▶ **What to do**: Output all the material that follows, exactly as given.

▶ **Supplied information**:
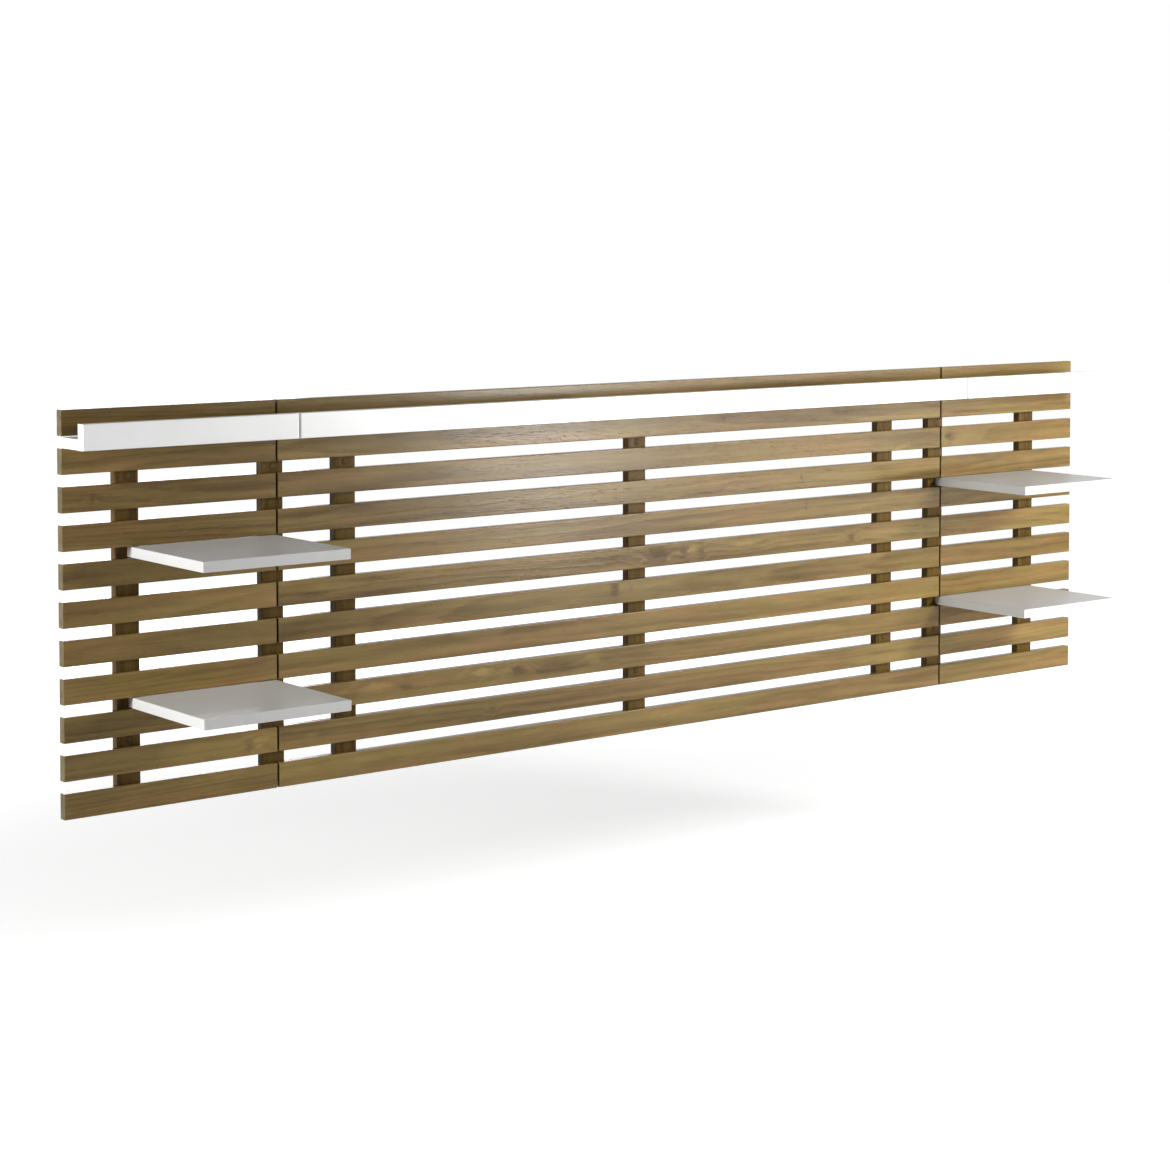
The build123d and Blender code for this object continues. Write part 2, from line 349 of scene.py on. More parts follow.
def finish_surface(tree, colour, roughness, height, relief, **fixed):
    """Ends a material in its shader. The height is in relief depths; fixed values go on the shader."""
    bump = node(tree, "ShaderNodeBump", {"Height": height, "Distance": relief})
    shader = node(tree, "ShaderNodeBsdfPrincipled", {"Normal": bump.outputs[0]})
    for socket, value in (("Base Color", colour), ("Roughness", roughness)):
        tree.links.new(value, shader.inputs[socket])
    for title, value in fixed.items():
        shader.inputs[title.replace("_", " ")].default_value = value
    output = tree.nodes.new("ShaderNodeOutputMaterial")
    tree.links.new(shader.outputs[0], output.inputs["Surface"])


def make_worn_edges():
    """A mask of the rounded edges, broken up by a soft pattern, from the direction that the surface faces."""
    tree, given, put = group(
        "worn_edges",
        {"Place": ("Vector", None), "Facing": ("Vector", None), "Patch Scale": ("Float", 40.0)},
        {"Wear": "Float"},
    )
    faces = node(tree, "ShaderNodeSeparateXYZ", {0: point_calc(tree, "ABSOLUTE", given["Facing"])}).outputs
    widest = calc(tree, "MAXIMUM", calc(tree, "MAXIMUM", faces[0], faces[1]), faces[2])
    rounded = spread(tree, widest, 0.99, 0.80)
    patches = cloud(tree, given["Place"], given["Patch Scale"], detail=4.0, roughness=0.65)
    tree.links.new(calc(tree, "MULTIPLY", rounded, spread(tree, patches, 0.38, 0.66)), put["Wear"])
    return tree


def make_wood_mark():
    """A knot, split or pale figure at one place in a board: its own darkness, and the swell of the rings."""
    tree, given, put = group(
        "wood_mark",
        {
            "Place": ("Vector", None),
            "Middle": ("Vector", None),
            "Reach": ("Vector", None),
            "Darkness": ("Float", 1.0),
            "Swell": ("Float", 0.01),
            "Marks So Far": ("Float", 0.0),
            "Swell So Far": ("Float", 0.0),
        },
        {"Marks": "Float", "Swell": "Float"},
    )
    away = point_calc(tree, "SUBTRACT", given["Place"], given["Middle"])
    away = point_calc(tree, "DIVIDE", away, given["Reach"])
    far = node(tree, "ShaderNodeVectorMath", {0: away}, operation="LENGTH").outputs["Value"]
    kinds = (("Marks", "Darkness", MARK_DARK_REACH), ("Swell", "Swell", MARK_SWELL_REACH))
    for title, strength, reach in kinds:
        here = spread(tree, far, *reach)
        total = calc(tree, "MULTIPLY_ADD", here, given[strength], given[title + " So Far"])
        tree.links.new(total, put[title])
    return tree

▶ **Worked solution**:
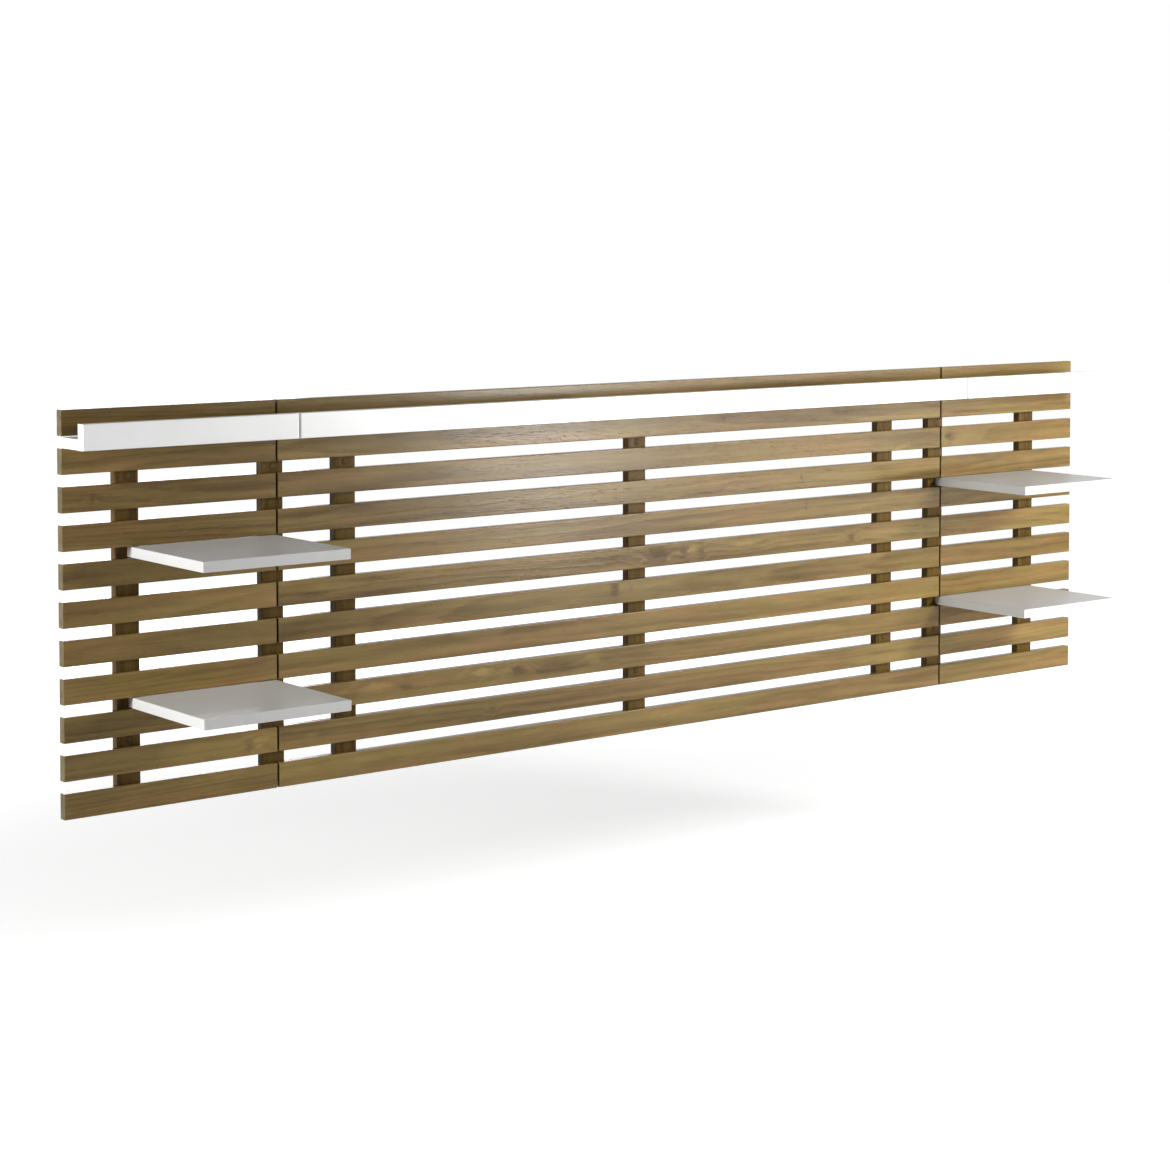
The build123d and Blender code for this object continues. Write part 2, from line 349 of scene.py on. More parts follow.
def finish_surface(tree, colour, roughness, height, relief, **fixed):
    """Ends a material in its shader. The height is in relief depths; fixed values go on the shader."""
    bump = node(tree, "ShaderNodeBump", {"Height": height, "Distance": relief})
    shader = node(tree, "ShaderNodeBsdfPrincipled", {"Normal": bump.outputs[0]})
    for socket, value in (("Base Color", colour), ("Roughness", roughness)):
        tree.links.new(value, shader.inputs[socket])
    for title, value in fixed.items():
        shader.inputs[title.replace("_", " ")].default_value = value
    output = tree.nodes.new("ShaderNodeOutputMaterial")
    tree.links.new(shader.outputs[0], output.inputs["Surface"])


def make_worn_edges():
    """A mask of the rounded edges, broken up by a soft pattern, from the direction that the surface faces."""
    tree, given, put = group(
        "worn_edges",
        {"Place": ("Vector", None), "Facing": ("Vector", None), "Patch Scale": ("Float", 40.0)},
        {"Wear": "Float"},
    )
    faces = node(tree, "ShaderNodeSeparateXYZ", {0: point_calc(tree, "ABSOLUTE", given["Facing"])}).outputs
    widest = calc(tree, "MAXIMUM", calc(tree, "MAXIMUM", faces[0], faces[1]), faces[2])
    rounded = spread(tree, widest, 0.99, 0.80)
    patches = cloud(tree, given["Place"], given["Patch Scale"], detail=4.0, roughness=0.65)
    tree.links.new(calc(tree, "MULTIPLY", rounded, spread(tree, patches, 0.38, 0.66)), put["Wear"])
    return tree


def make_wood_mark():
    """A knot, split or pale figure at one place in a board: its own darkness, and the swell of the rings."""
    tree, given, put = group(
        "wood_mark",
        {
            "Place": ("Vector", None),
            "Middle": ("Vector", None),
            "Reach": ("Vector", None),
            "Darkness": ("Float", 1.0),
            "Swell": ("Float", 0.01),
            "Marks So Far": ("Float", 0.0),
            "Swell So Far": ("Float", 0.0),
        },
        {"Marks": "Float", "Swell": "Float"},
    )
    away = point_calc(tree, "SUBTRACT", given["Place"], given["Middle"])
    away = point_calc(tree, "DIVIDE", away, given["Reach"])
    far = node(tree, "ShaderNodeVectorMath", {0: away}, operation="LENGTH").outputs["Value"]
    kinds = (("Marks", "Darkness", MARK_DARK_REACH), ("Swell", "Swell", MARK_SWELL_REACH))
    for title, strength, reach in kinds:
        here = spread(tree, far, *reach)
        total = calc(tree, "MULTIPLY_ADD", here, given[strength], given[title + " So Far"])
        tree.links.new(total, put[title])
    return tree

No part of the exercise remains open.